Here is a screen shot with a lot of color, the right half is FG with a top coat of poly/pearl. The left half is plain FG.











Here is a bright scene, FG is the background, the small piece on the right is FG with a top coat of matte poly. The small piece on the left is FG with a top coat of poly/pearl.










Here again from a side angle..


----------



## Prof. (Oct 20, 2006)

There isn't an obvious difference between the two types in the "Incredibles" shot, but a clear difference in the sky shot..
The Poly coated panel seems to have given some added gain..I believe the same thing happens with Silverscreen when top coated with Poly..
I take it that the matte Poly would also eliminate any hot-spotting problems..
The FG obviously works well with an LCD projector


----------



## ktaillon (Apr 3, 2007)

The hot-spotting is removed when using either method, poly or poly/pearl.


----------



## Prof. (Oct 20, 2006)

ktaillon said:


> The hot-spotting is removed when using either method, poly or poly/pearl.
> 
> I made a mistake, the panel on the left is the poly/pearl..... sorry. That's why the whites are little better.
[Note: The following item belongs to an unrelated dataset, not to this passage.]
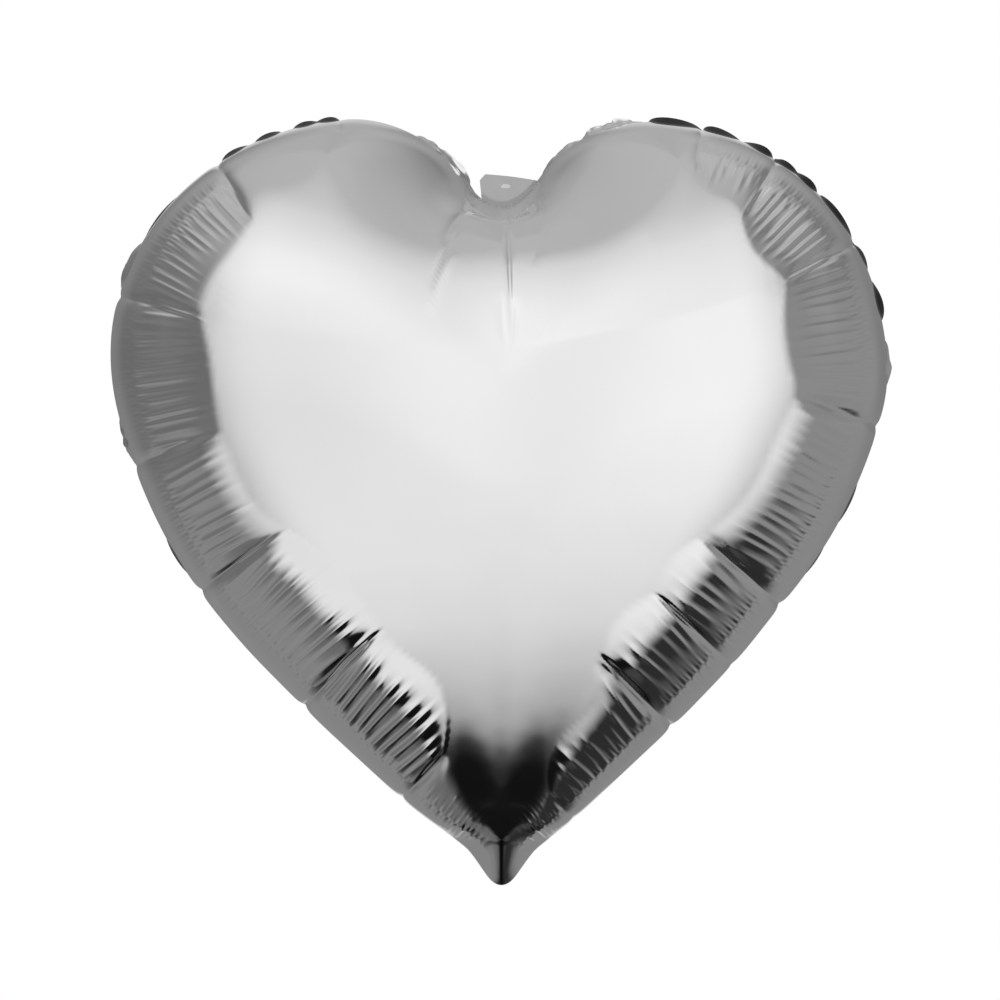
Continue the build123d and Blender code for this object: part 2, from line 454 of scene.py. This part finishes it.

Well that is interesting...So just the Poly on top is actually reducing the gain a little..and yet on white screens it's supposed to do the opposite..
Are you planning on using the poly/pearl mix, in an effort to remove the bit of hot-spotting?


----------



## ktaillon (Apr 3, 2007)

Through the past year I did a lot of painted test panels, most of them looked great - as in blemish and rollermark free. I finally painted a full size screen using the RS-MAXX mud mix. First off, the paint mix is well designed but there was two problems that I ran into. It had roller marks and the metallic flakes did not lay down uniformly. This gave the look like it had a thin gray screen over the entire screen.

This mix and others that have metallics need to be sprayed.. IMHO.

The poly/pearl falls into the same category, I feel if I do top coat I will need to use a sprayer. I would like to try to roll it but I afraid of ruining the Fashion Gray. I think if you roll just the poly topcoat you will be all right but I like it better with the pearl/poly.

I believe Mechman and Wbassett has a thread on Laminates, I wonder how they are proceeding?


----------



## Prof. (Oct 20, 2006)

ktaillon said:


> The poly/pearl falls into the same category, I feel if I do top coat I will need to use a sprayer. I would like to try to roll it but I afraid of ruining the Fashion Gray. I think if you roll just the poly topcoat you will all right but I like it better with the pearl/poly.


Yes I wondered about rolling on the poly/pearl mix...I would be interested to hear what wbassett has to say about that..
If it has to be sprayed, I can forget about FG as a screen possibility..


----------



## ktaillon (Apr 3, 2007)

My WEB page has moved to:


----------



## wbassett (Feb 8, 2007)

Very nice job ktillion

Prof the Poly is reducing the specular gain of the screen, that's what's causes any hot spotting issues.


----------



## Fred33 (Sep 4, 2007)

Very cool pics Ktaillion. I really like the use of red to bring attention to the room.


----------



## Scuba Diver (Sep 28, 2007)

You did a great job. It definitely looks like a comfortable space to relax and enjoy a good movie.


----------